## Start

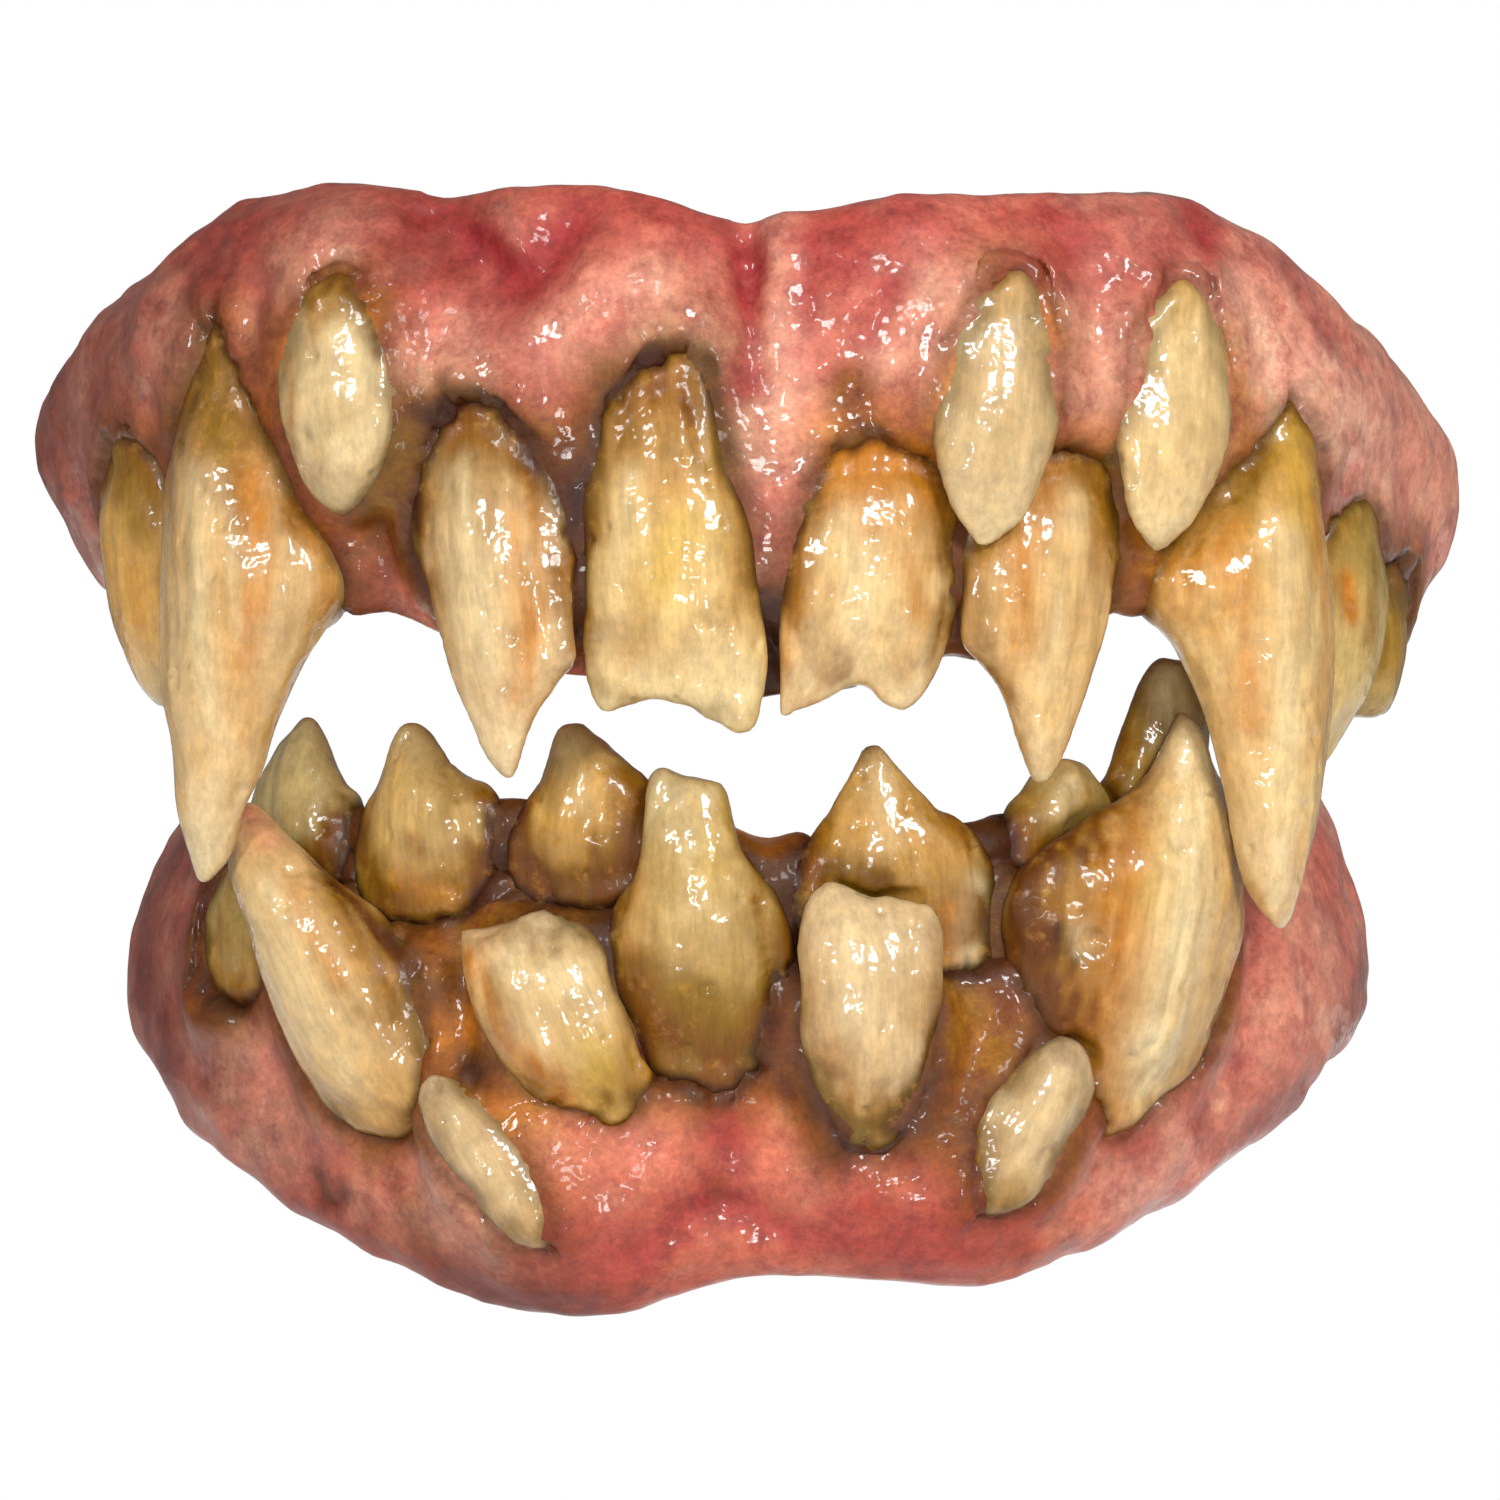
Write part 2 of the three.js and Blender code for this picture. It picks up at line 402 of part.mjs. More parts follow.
// The closed section of a gum plate at its full height: x is the distance towards the lips from
// the wearer's teeth and y the height over the biting face. lipStart, the foot of the lip side,
// tells the lip side from the channel.
function gumSection(plate) {
  const lipStart = lipSide.at(-1).thick * plate.flesh;
  const lip = lipSide.map(({ thick, level }) => [thick * plate.flesh, level * plate.gumHeight]);
  const behind = -channelWidth - tongueWall;
  const channel = [
    [0, 0],
    [behind, 0],
    [behind, tongueWallHeight],
    [-channelWidth, tongueWallHeight],
    [-channelWidth, floorThickness],
    [0, floorThickness],
    [rimInset / 2, (plate.gumHeight + floorThickness) / 2],
    [rimInset, plate.gumHeight],
  ];
  const points = [...lip, ...channel].map(([x, y]) => new THREE.Vector2(x, y));
  return { shape: new THREE.Shape(points), lipStart };
}

// A gum plate before its sockets are cut: its section extruded straight, then bent round the arch.
function gumBlank(plate) {
  const { shape, lipStart } = gumSection(plate);
  const straight = new THREE.ExtrudeGeometry(shape, { depth: 1, steps: archSteps, bevelEnabled: false });
  const tolerance = 1e-4;
  return solidOf(
    reshape(straight, (out, height, along) => {
      const turn = THREE.MathUtils.lerp(-archEndTurn, archEndTurn, along);
      const { point, out: lips } = archPlace(plate, turn);
      const form = formAt(plate, turn);
      const level = height / plate.gumHeight;
      const onLip = out > lipStart - tolerance;
      const outer = out > lipStart + tolerance;
      const reach = onLip ? out * form.thick + (outer ? swellingAt(plate, turn, level) : 0) : out;
      let rise = height;
      if (onLip) {
        rise = THREE.MathUtils.lerp(form.hem, form.rim, level) * plate.gumHeight;
      } else if (height > tongueWallHeight + tolerance) {
        rise = height * form.rim;
      }
      const place = point.clone().addScaledVector(lips, reach);
      place.z = plate.rimSign * (plate.bite + rise);
      return place;
    }),
  );
}

// A tooth's sizes in millimetres.
function toothSize(plate, { tall, wide, deep }) {
  return { tall: tall * plate.gumHeight, wide: wide * plate.halfWidth, deep: deep * plate.flesh };
}

// A tooth's root, and its directions: along it to the tip, sideways, and out of its face.
function toothFrame(plate, tooth) {
  const { point, out, yaw } = archPlace(plate, tooth.turn);
  const turned = yaw * tooth.face;
  const lips = new THREE.Vector3(Math.sin(turned), -Math.cos(turned), 0);
  const right = new THREE.Vector3(Math.cos(turned), Math.sin(turned), 0);
  const down = new THREE.Vector3(0, 0, -plate.rimSign);
  const [lean, rake] = [tooth.lean * degrees, tooth.rake * degrees];
  const mix = (a, shareA, b, shareB) => a.clone().multiplyScalar(shareA).addScaledVector(b, shareB);
  const hanging = mix(down, Math.cos(lean), right, Math.sin(lean));
  const sideways = mix(right, Math.cos(lean), down, -Math.sin(lean));
  const along = mix(hanging, Math.cos(rake), lips, Math.sin(rake));
  const facing = mix(lips, Math.cos(rake), hanging, -Math.sin(rake));
  const root = point.clone().addScaledVector(out, tooth.seat * plate.flesh);
  root.z = plate.rimSign * (plate.bite + tooth.neck * plate.gumHeight);
  const at = (length, aside, forward) => {
    const place = root.clone().addScaledVector(along, length);
    return place.addScaledVector(sideways, aside).addScaledVector(facing, forward);
  };
  return { at };
}

// A tooth, grown on every side by gap. Its faces are those of a box of rows and columns.
function toothBlank(plate, tooth, gap = 0) {
  const { at } = toothFrame(plate, tooth);
  const { tall, wide, deep } = toothSize(plate, tooth);
  const rows = tooth.outline;
  const columns = tooth.columns ?? toothColumns;
  const box = new THREE.BoxGeometry(2, 1, 2, columns, rows.length - 1, 1);
  return solidOf(
    reshape(box, (x, y, z) => {
      const row = rows[Math.round((0.5 - y) * (rows.length - 1))];
      const column = Math.round(((x + 1) / 2) * columns);
      const across = Math.sin((x * Math.PI) / 2);
      const left = row.left * wide - gap;
      const right = row.right * wide + gap;
      const aside = THREE.MathUtils.lerp(left, right, (across + 1) / 2);
      const missing = (tooth.edge?.[column] ?? 0) * tall * row.down ** 3;
      const length = row.down * tall - missing + gap * (2 * row.down - 1);
      const bulge = Math.max(Math.sqrt(1 - across ** 2), leastToothEdge);
      const half = (deep / 2) * row.deep * bulge + gap;
      const bowed = 4 * row.down * (1 - row.down) * tooth.bow * deep;
      return at(length, aside, bowed + (z > 0 ? half : -half * backFlatness));
    }),
  );
}

// A decayed pit in a tooth's face.
function pitBlank(plate, tooth) {
  const { down, across, forward, size } = tooth.pit;
  const { tall, wide, deep } = toothSize(plate, tooth);
  const { x, y, z } = toothFrame(plate, tooth).at(down * tall, across * wide, forward * deep);
  const radius = (size * plate.halfWidth) / 2;
  return solidOf(new THREE.SphereGeometry(radius, pitSides, pitSides - 2).translate(x, y, z));
}

// The plate's gum and teeth as solids: each tooth clears the teeth before it, and the gum has a
// socket for each tooth.
function plateSolids(plate, gumName) {
  const solids = new Map();
  let grown = null;
  for (const tooth of plate.teeth) {
    const whole = toothBlank(plate, tooth);
    const blank = tooth.pit ? whole.subtract(pitBlank(plate, tooth)) : whole;
    solids.set(tooth.name, grown ? mainBody(blank.subtract(grown)) : blank);
    const room = toothBlank(plate, tooth, socketGap);
    grown = grown ? grown.add(room) : room;
  }
  solids.set(gumName, mainBody(gumBlank(plate).subtract(grown)));
  return solids;
}

// A named mesh of a solid.
function meshOf(name, solid, finish) {
  const { vertProperties, triVerts } = solid.getMesh();
  const geometry = new THREE.BufferGeometry();
  geometry.setAttribute('position', new THREE.BufferAttribute(vertProperties, 3));
  geometry.setIndex(new THREE.BufferAttribute(triVerts, 1));
  geometry.computeVertexNormals();
  const mesh = new THREE.Mesh(geometry, new THREE.MeshStandardMaterial(finish));
  mesh.name = name;
  return mesh;
}

const costumeTeeth = new THREE.Group();
for (const [plate, gumName, toothFinish] of [
  [upper, 'upper_gum', upperToothFinish],
  [lower, 'lower_gum', lowerToothFinish],
]) {
  for (const [name, solid] of plateSolids(plate, gumName)) {
    costumeTeeth.add(meshOf(name, solid, name === gumName ? gumFinish : toothFinish));
  }
}

export default costumeTeeth;
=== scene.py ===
# Costume teeth: an upper and a lower plate of wet gum, each set with crooked, stained teeth.
import math

import bmesh
import bpy
import numpy as np
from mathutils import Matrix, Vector
from mathutils.bvhtree import BVHTree


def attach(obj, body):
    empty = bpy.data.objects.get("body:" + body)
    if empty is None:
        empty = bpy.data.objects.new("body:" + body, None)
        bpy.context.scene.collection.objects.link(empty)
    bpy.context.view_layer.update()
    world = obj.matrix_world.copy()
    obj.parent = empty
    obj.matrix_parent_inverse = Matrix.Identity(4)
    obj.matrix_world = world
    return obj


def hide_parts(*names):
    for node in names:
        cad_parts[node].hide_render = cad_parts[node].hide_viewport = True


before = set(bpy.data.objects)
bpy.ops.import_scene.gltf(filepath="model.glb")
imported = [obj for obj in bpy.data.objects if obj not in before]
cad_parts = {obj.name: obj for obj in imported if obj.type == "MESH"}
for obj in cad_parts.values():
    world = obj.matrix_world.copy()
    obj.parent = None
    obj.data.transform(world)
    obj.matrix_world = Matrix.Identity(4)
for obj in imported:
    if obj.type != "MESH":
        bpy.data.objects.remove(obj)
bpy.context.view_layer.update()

scene = bpy.context.scene

# Working sizes are in millimetres, the scene is in metres.
MM = 0.001
TOOTH_VOXEL = 0.24
GUM_VOXEL = 0.33
ARCH_FRONT = -22.0  # how far forward the row of teeth stands
LEAST_STROKE = 0.6  # the narrowest painted stroke that the meshes can show
ROOT_SWELL = 0.4  # the gap round a tooth in its socket
PEG_REACH = 0.7  # how far the root of a peg tooth comes forward
LEAST_TONE = 0.004  # the darkest that a tone gets

# The camera stands in front of the teeth and looks straight back along +Y.
CAMERA_BACK = 645.0
FOCUS_DEPTH = -20.0  # where the picture is PICTURE_WIDTH wide
PICTURE_WIDTH = 75.0
PICTURE_PIXELS = 1500
SENSOR = 36.0
ROUTE_STEP = 12  # pixels between the places that are looked up along a stroke


def linear(code):
    """The linear colour of a six-digit sRGB code."""
    part = np.array([int(code[i:i + 2], 16) for i in (0, 2, 4)]) / 255
    return np.where(part <= 0.04045, part / 12.92, ((part + 0.055) / 1.055) ** 2.4)


def ease(low, high, value):
    """0 below low, 1 above high and smooth between them. low may be the higher one."""
    share = np.clip((value - low) / (high - low), 0, 1)
    return share * share * (3 - 2 * share)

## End

Pull out all lines from the listing that contain the string "names".

▶ **Exercise solution**:
def hide_parts(*names):
    for node in names:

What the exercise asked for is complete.